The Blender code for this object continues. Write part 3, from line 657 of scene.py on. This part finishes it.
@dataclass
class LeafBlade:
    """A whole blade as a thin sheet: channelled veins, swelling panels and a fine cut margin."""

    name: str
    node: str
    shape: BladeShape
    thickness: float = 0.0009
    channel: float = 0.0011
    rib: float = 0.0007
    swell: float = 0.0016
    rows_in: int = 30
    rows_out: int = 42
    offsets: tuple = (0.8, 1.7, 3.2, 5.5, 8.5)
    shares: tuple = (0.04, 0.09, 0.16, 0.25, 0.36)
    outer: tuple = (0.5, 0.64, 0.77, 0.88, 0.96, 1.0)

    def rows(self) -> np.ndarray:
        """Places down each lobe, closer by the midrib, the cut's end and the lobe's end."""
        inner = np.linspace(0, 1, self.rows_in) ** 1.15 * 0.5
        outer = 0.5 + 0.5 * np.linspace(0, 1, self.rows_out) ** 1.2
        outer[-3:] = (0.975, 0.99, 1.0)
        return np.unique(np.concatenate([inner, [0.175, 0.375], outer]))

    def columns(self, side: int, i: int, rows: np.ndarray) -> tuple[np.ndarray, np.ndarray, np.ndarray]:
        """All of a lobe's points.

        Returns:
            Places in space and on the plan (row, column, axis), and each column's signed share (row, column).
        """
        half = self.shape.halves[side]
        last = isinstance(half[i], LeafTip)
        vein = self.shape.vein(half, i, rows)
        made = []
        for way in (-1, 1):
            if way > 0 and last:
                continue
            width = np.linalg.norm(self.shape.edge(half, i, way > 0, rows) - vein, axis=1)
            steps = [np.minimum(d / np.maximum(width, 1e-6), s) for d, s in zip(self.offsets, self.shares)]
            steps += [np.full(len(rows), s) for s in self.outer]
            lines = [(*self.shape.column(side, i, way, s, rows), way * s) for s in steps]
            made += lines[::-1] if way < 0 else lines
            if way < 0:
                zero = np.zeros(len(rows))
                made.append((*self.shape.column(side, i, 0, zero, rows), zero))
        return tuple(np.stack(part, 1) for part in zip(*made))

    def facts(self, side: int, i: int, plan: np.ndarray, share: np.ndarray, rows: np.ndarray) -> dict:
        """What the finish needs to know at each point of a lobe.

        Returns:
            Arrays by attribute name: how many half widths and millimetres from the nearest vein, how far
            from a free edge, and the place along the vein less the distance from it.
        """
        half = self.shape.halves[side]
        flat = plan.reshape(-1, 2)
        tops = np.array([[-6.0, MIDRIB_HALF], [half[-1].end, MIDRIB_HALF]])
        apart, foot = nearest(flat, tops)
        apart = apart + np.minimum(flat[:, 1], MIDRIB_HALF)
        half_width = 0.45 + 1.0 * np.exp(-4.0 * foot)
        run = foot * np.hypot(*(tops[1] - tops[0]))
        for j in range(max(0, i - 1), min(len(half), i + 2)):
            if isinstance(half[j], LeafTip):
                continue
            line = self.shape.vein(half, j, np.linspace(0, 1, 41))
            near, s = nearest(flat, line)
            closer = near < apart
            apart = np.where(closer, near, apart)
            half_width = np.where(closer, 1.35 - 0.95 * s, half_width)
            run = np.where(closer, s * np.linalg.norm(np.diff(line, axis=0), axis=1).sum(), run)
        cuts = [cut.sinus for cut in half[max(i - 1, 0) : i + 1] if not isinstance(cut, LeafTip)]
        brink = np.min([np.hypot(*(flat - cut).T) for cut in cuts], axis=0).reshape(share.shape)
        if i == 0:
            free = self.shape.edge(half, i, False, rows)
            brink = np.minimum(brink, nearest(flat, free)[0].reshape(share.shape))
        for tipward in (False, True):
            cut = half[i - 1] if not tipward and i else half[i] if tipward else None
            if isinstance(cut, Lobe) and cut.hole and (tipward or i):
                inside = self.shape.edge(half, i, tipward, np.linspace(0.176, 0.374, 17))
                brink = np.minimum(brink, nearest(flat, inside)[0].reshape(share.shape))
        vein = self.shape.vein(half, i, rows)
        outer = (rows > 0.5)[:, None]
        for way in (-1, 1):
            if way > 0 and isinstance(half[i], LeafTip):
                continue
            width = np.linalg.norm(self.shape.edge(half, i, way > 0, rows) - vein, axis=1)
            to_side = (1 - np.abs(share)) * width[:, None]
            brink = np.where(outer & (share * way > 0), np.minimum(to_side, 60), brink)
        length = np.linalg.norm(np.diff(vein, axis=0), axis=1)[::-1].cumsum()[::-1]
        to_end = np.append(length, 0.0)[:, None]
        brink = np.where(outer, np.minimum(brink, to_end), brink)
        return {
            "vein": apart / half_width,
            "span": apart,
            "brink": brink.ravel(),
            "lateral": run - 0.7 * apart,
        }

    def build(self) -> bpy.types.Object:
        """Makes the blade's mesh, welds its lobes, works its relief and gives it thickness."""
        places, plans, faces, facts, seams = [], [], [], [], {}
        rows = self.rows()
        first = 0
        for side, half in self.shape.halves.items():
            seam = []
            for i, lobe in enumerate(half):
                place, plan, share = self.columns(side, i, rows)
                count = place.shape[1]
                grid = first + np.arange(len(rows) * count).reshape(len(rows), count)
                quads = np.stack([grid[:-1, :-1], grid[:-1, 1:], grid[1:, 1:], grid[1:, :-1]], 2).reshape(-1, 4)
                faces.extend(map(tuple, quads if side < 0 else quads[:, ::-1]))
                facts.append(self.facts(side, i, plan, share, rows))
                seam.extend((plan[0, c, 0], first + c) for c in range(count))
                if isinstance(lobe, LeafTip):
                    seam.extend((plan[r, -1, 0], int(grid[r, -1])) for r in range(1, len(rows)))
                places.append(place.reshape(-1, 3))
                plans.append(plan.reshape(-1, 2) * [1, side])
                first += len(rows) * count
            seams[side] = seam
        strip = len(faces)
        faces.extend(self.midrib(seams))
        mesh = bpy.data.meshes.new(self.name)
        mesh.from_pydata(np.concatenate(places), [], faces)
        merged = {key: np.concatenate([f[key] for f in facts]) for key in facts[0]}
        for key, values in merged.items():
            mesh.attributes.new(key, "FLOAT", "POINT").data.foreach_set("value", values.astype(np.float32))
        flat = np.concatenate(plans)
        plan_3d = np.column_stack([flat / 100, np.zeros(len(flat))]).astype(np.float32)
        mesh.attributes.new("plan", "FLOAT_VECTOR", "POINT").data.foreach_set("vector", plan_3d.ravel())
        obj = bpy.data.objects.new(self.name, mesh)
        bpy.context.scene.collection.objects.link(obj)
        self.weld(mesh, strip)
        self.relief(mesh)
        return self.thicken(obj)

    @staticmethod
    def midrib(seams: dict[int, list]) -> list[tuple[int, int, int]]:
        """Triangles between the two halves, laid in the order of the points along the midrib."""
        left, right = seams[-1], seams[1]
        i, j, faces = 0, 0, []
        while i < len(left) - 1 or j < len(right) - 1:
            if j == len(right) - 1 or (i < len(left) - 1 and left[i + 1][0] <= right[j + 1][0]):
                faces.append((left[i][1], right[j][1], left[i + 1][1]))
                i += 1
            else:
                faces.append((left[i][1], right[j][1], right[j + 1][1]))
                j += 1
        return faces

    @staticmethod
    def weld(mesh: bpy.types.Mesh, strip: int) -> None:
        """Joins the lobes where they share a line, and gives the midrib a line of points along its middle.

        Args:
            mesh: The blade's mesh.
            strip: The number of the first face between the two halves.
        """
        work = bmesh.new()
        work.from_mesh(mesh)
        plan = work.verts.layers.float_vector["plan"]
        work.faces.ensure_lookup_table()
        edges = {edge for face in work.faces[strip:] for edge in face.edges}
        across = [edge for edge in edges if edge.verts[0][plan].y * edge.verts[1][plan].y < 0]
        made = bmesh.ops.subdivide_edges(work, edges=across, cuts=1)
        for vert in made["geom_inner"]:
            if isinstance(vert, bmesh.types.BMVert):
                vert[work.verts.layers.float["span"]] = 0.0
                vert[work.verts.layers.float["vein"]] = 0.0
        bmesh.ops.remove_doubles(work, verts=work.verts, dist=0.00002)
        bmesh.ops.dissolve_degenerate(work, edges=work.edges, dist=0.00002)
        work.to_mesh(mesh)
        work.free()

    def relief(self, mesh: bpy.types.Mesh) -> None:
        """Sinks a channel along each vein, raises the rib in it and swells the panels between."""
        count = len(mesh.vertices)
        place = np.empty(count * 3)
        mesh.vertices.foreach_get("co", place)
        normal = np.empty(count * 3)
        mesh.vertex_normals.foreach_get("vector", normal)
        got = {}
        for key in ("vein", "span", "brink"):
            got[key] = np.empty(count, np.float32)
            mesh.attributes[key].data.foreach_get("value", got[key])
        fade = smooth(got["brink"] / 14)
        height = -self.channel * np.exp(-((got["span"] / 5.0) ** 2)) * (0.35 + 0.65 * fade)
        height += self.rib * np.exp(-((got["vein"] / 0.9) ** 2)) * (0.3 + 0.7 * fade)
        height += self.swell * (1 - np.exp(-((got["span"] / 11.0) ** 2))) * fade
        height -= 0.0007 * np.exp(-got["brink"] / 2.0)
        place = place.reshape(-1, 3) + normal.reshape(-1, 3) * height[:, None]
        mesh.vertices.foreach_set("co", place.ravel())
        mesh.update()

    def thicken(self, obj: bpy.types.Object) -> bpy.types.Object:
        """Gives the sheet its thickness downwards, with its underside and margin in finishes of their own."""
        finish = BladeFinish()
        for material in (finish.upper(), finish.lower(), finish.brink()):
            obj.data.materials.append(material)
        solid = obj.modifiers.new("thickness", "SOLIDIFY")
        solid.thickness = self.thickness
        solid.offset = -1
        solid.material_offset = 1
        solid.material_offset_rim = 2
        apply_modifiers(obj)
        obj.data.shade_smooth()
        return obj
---
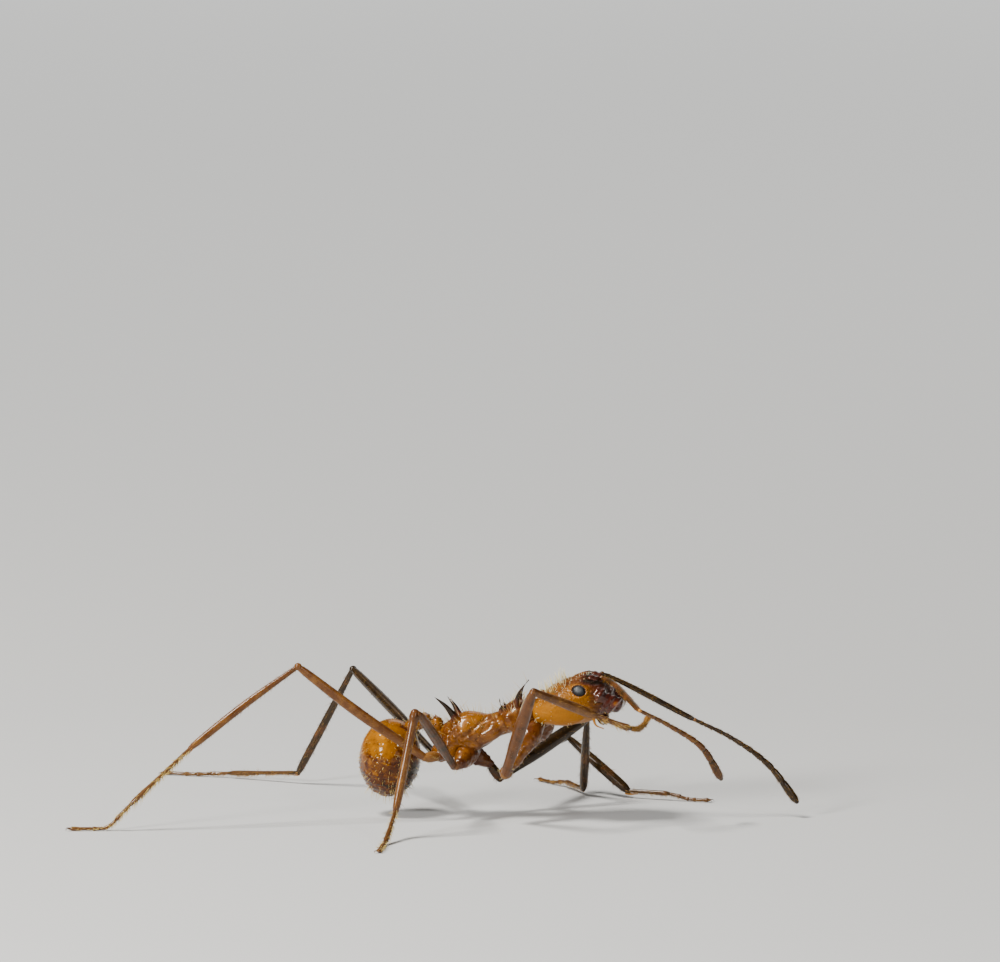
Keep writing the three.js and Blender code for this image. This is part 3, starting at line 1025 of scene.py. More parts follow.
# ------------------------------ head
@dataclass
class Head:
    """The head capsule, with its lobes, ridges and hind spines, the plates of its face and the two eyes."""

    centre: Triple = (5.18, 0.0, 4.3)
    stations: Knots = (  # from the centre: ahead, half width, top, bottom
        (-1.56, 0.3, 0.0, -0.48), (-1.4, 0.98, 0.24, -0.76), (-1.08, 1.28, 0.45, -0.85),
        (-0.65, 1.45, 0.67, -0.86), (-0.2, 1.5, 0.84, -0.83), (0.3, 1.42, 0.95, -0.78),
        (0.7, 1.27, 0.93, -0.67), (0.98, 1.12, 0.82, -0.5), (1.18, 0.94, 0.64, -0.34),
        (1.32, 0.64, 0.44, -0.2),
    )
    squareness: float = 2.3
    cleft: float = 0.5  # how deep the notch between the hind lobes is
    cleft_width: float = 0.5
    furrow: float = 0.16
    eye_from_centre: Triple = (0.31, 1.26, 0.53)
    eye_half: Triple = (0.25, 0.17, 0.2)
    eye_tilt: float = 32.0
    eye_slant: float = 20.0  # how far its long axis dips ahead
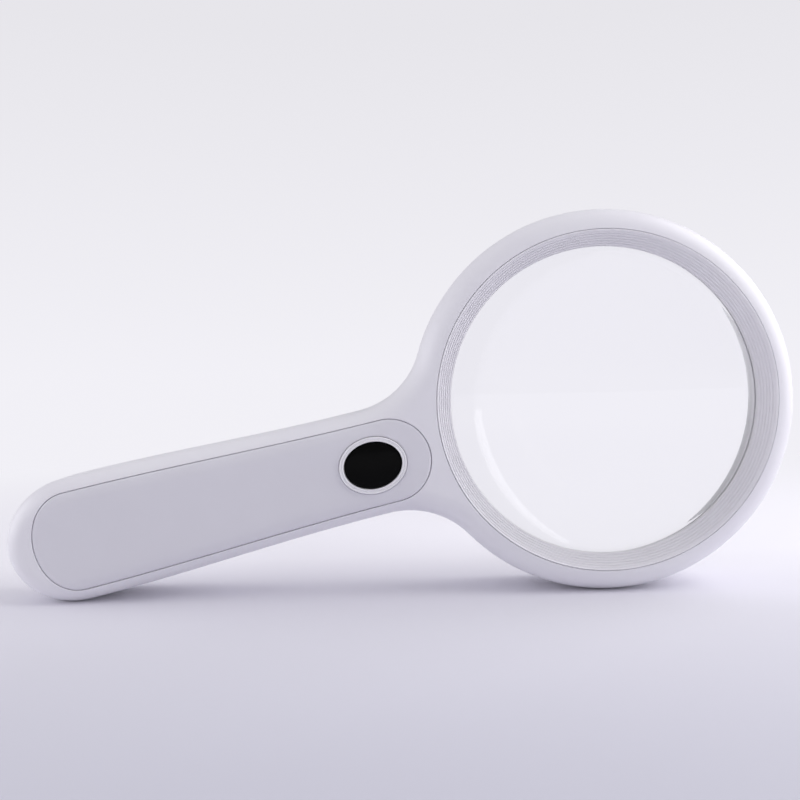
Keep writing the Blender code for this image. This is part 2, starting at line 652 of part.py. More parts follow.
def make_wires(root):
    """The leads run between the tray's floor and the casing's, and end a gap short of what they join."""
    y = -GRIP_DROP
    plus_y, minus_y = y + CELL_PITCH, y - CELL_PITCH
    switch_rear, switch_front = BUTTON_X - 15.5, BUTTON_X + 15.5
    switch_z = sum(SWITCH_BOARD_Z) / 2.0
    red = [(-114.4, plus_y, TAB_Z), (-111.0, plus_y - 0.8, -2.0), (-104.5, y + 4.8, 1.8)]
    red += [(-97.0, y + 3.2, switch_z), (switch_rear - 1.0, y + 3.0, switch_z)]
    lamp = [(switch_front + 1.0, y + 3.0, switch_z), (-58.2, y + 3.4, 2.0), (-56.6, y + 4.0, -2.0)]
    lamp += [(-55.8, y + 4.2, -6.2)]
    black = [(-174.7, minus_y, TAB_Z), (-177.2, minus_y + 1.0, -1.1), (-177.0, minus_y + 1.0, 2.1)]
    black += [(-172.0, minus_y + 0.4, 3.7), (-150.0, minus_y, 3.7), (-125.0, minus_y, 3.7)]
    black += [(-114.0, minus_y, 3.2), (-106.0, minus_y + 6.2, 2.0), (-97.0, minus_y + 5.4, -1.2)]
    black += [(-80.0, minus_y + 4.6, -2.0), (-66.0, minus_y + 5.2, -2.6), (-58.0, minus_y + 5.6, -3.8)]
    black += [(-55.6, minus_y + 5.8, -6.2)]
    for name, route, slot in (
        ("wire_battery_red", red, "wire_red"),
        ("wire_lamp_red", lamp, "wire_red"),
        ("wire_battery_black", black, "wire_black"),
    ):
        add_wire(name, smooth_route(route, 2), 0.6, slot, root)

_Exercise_
The lines to extract from the data above begin with the line containing "The Blender code for this object" and end with the line containing "whole blade as". Extract them exactly, including both.

_Task solution_
The Blender code for this object continues. Write part 3, from line 657 of scene.py on. This part finishes it.
@dataclass
class LeafBlade:
    """A whole blade as a thin sheet: channelled veins, swelling panels and a fine cut margin."""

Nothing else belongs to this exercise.